There is science behind this approach. An understanding of cognitive neuroscience can help us unpick which elements of a brand are truly resonating with the consumer on a subconscious level. Coupled with the practice of semiotics analysis, which enables us to understand the cultural meaning behind specific design cues, the creativity behind a rebrand can be supercharged with a robust, actionable framework and insights.

Cognitive neuroscience tells us that visual identities and language create shortcuts in consumers’ memories; a trigger, so to speak, that leads directly to all the associations they already have with that brand. These associations are built up over a long period of time and drawn from a variety of sources of experiences. Many of them are often intangible, located deep in our subconscious memory. Ultimately, a brand is a visual construct and it’s up to brand custodians to understand how it is put together in the mind of the consumer.

As with any big business decision – and, make no mistake, rebranding is one of the biggest decisions you can make for your business – the best course of action is to take a step back from the noise.

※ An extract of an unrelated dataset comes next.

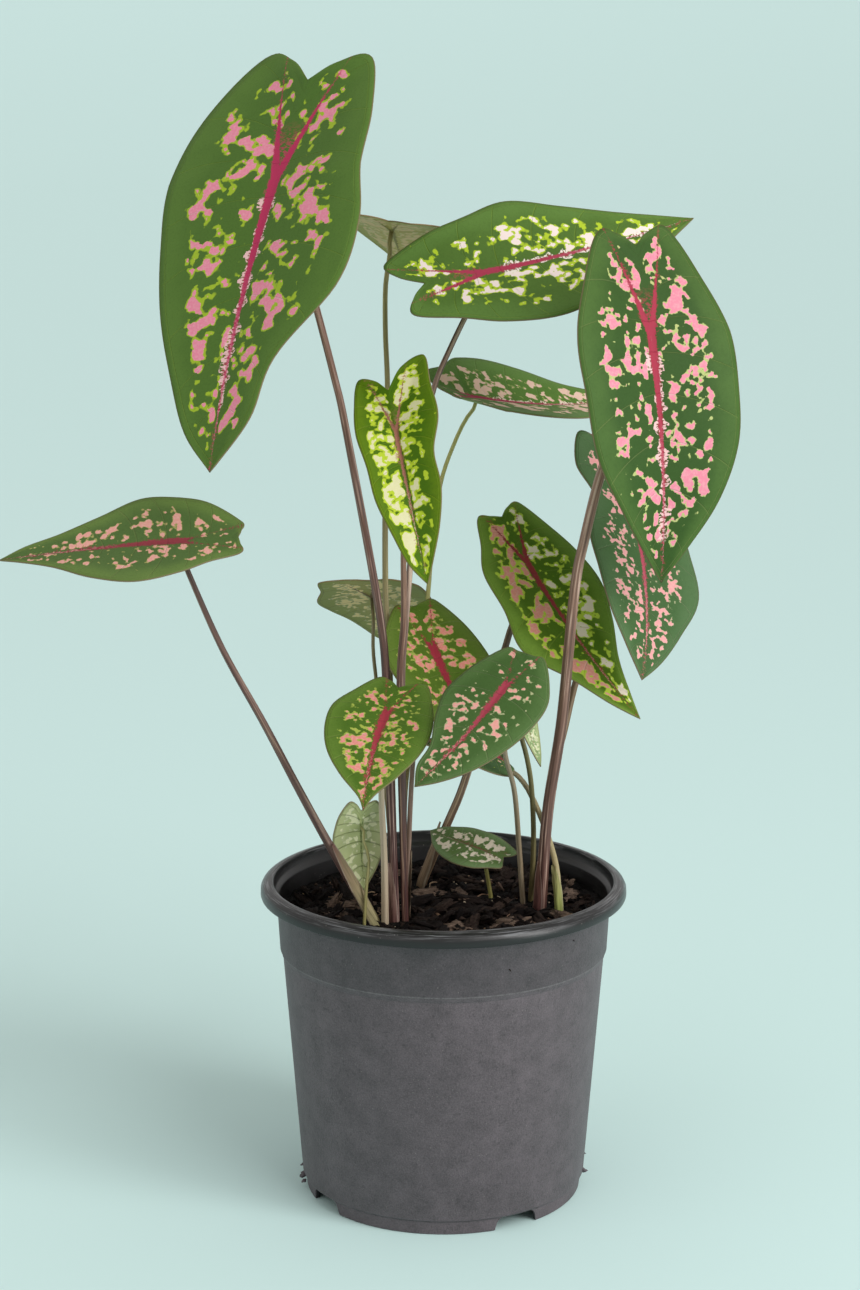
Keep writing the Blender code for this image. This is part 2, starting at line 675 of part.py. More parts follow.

The visual identity of a beer brand, for instance, could trigger the positive but ephemeral associations of a warm summer’s day or the joy of a moment shared with friends. A lack of understanding of which specific elements are triggering these associations means risking getting rid of the most valuable brand assets you have – and which will take time and effort to replicate in the consumers’ mind.

The good news is that this doesn’t preclude embracing the new; indeed, our experience has taught us that the choice between an evolutionary or revolutionary brand redesign – the “Go Big or Go Home” mentality – is a fallacy. In fact, identify correctly what the most valuable brand assets are and you can adopt what is outwardly a bold brand refresh while still bringing your consumers along with you.

This is an approach McCain successfully adopted when it undertook its first global identity rebrand in 50 years, shifting perceptions of the brand to make it relevant to today’s consumers whilst also enabling the business to successfully extend its product portfolio. A rising sunshine logo was introduced – entirely new brand iconography for McCain – adding a warmth that had previously been missing, whilst retaining existing brand equities through the careful evolution of the brand’s typography and colourways. The change created a significant shift in brand associations and meaning and has enabled McCain to move into new, previously unattainable, innovation territories.

Molson Coors Beverage Company has assessed more than one brand in its portfolio this way too, including British beer icon Carling and, more recently, Miller Genuine Draft in the US. For Miller Genuine Draft, the visual identity of the brand was completely reshaped in order to boost market share with a new, younger audience whilst maintaining a strong connection with its legacy consumer cohort.

This didn’t mean losing the essence of the brand however – far from removing them, the redesign elevated the brand’s distinctive assets and put them in the foreground. Captured at the heart of the identity is the Miller Genuine Draft eagle, spotlighted against a red backdrop and positioned as a true brand mascot.

Critically, such rebrands do not happen in a closed conference room. The most important indicator of a successful brand redesign is that customer believes it is the brand they have always bought. And understanding of brand meaning on a subconscious level means that your brand refresh can be both evolutionary and revolutionary at the same time – boosting market share with new customers, whilst taking your existing ones on the journey with you.